Mike Adam duly recalls:

In December of 2009, Hillary Clinton gave a speech as a part of “International Anti-Corruption Day”, in which she praised the work of the Organization for Economic Cooperation and Development (OECD) in combatting bribery. In fact, she would go on to chair the group two years later. This is the same woman who began her political career with a controversy over turning a $1000 investment in cattle futures into $100,000. Throughout her career, the biggest payments into her coffers have not come from countries like England and Germany. They have flowed from nations rife with corruption and bribery. Nonetheless, in 2012 Hillary stated that fighting corruption is an “integral part of national security” adding that “our credibility depends on practicing what we preach”. She even said that bribery is “morally wrong – and far too common”. 

Indeed. Screwing your country with bribes is far more serious than screwing your intern with cigars. Let the [impeachment] proceedings begin.

But they won’t begin, of course. Even if the Republicans retain their majorities in the House and the Senate, it is very unlikely that they will dare to impeach Hillary Clinton. 

Why? Because everyone accepts now that the Clintons are above the law.  

And the Department of Justice is owned by them.

Matthew Vadum writes at Front Page:

The highly politicized Department of Justice swatted down pesky FBI requests to investigate the Clinton Foundation earlier this year, CNN reported yesterday.

CNN buried the lede, as it frequently does on news stories that make Democrats look bad. The online version bears the innocuous-sounding headline, “Newly released Clinton emails shed light on relationship between State Dept. and Clinton Foundation.”

It is not until the 25th paragraph that the article states that an unidentified law enforcement official gave CNN a heads-up earlier this year. As the probe of Clinton’s private email servers was ramping up “several FBI field offices approached the Justice Department asking to open a case regarding the relationship between the State Department and the Clinton Foundation”. 

At that time, the article continues, the Justice Department “declined because it had looked into allegations surrounding the Clinton Foundation around a year earlier and found there wasn’t sufficient evidence to open a case”.

Not even enough evidence to look into the foundation’s affairs?

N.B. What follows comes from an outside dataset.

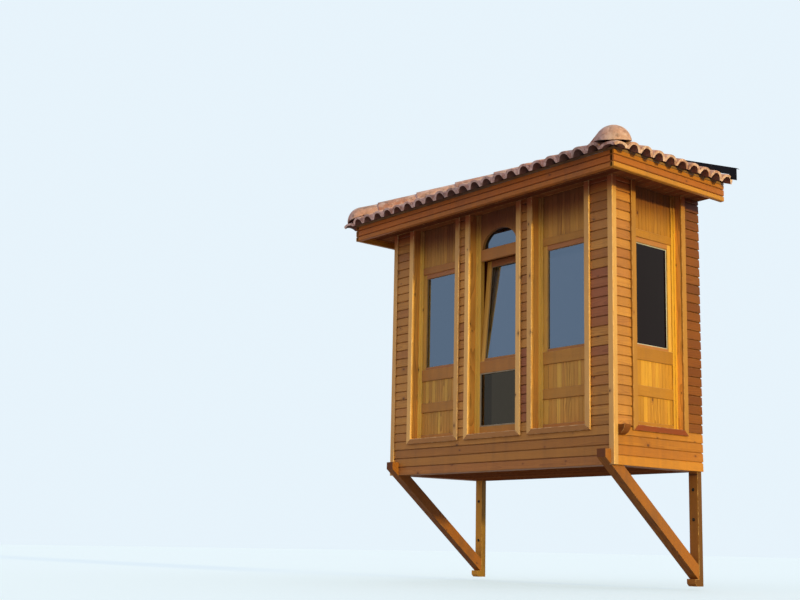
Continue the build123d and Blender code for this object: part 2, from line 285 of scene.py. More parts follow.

Not more than a year after the publication of Peter Schweizer’s blockbuster book, Clinton Cash: The Untold Story of How and Why Foreign Governments and Businesses Helped Make Bill and Hillary Rich, opened the floodgates for investigative reporters to dig into the matter. …

Lawyers have told me there is already a strong legal case against Mrs. Clinton. The fact that she destroyed email evidence – evidence subject to a congressional subpoena, no less — is already evidence in itself that she obstructed justice through spoliation of evidence. Spoliation means you can take as evidence the fact that evidence has been destroyed. Courts are entitled to draw spoliation inferences and convict an accused person on that basis alone.

The only reason FBI Director James Comey didn’t recommend she be prosecuted is because, well, he lacks a spine and he’s corrupt. He said there was no evidence of Clinton’s “efforts to obstruct justice”,  a requirement that does not actually appear in the Espionage Act.

Evidence of corruption at the Clinton Foundation is everywhere, yet CNN and much of the mainstream media are still doing everything they can to ignore, misrepresent, or downplay the questionable things Democrat presidential nominee Hillary Clinton did through the foundation.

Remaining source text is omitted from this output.